This app allows for firmware updates to the tuner and you can use it to install custom tunings for your instruments. It can also be used as a tuner by itself. You’ll have to turn the pegs though 😉

What I like

  • Easy to use
  • Can also be used as a string winder and metronome
  • Rechargeable
  • Pocket-sized

What I’d change

  • Expensive

Final thoughts

I have a lot of mixed feelings about the Roadie 3. On the one hand, it’s a cool gadget that will impress your guitar, banjo, ukulele, etc playing friends when you take it out of your pocket and start using it. It also works well in quiet and somewhat nosy environments (although I only tested it at home with the radio turned up to simulate a lot of noise). But here’s the thing, it’s $129. That’s a lot of money for an instrument tuner that turns the peg for you. If you don’t mind turning the pegs/tuning gears yourself, then you can buy a clip-on tuner for significantly less money and some clip-on instrument tuners can even stay clipped on to your instrument so you won’t misplace them.

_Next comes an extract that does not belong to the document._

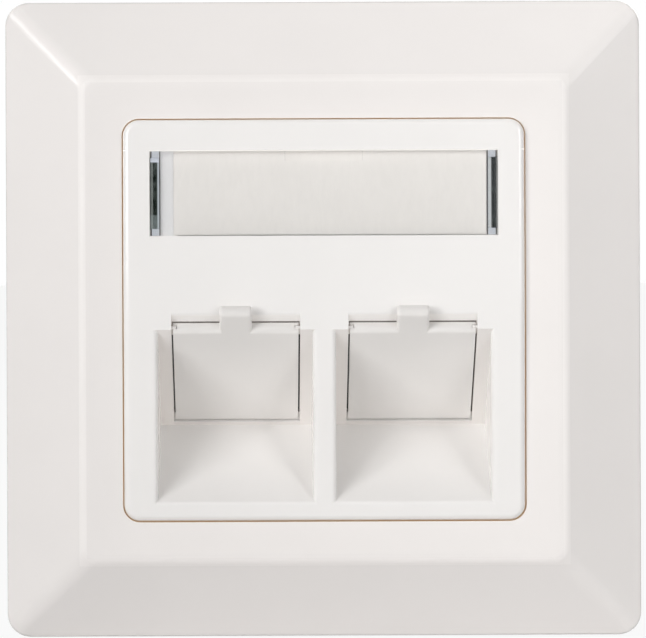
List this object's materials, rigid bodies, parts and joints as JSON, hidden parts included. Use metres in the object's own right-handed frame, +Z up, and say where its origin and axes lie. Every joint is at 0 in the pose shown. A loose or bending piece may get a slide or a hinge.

The types of tuners I’m talking about use vibration to tune and I’ve been using them for many years without any issues. You don’t have to worry about updating firmware or apps. You don’t have to charge them because they run on coin cell batteries that last for years if you’re just an occasional player. On the other hand, these simple tuners don’t let you create and save custom tunings and they aren’t nearly as cool looking. So there is that…

Price: $129.00
Where to buy: and Amazon
Source: The sample for this review was provided by Roadie.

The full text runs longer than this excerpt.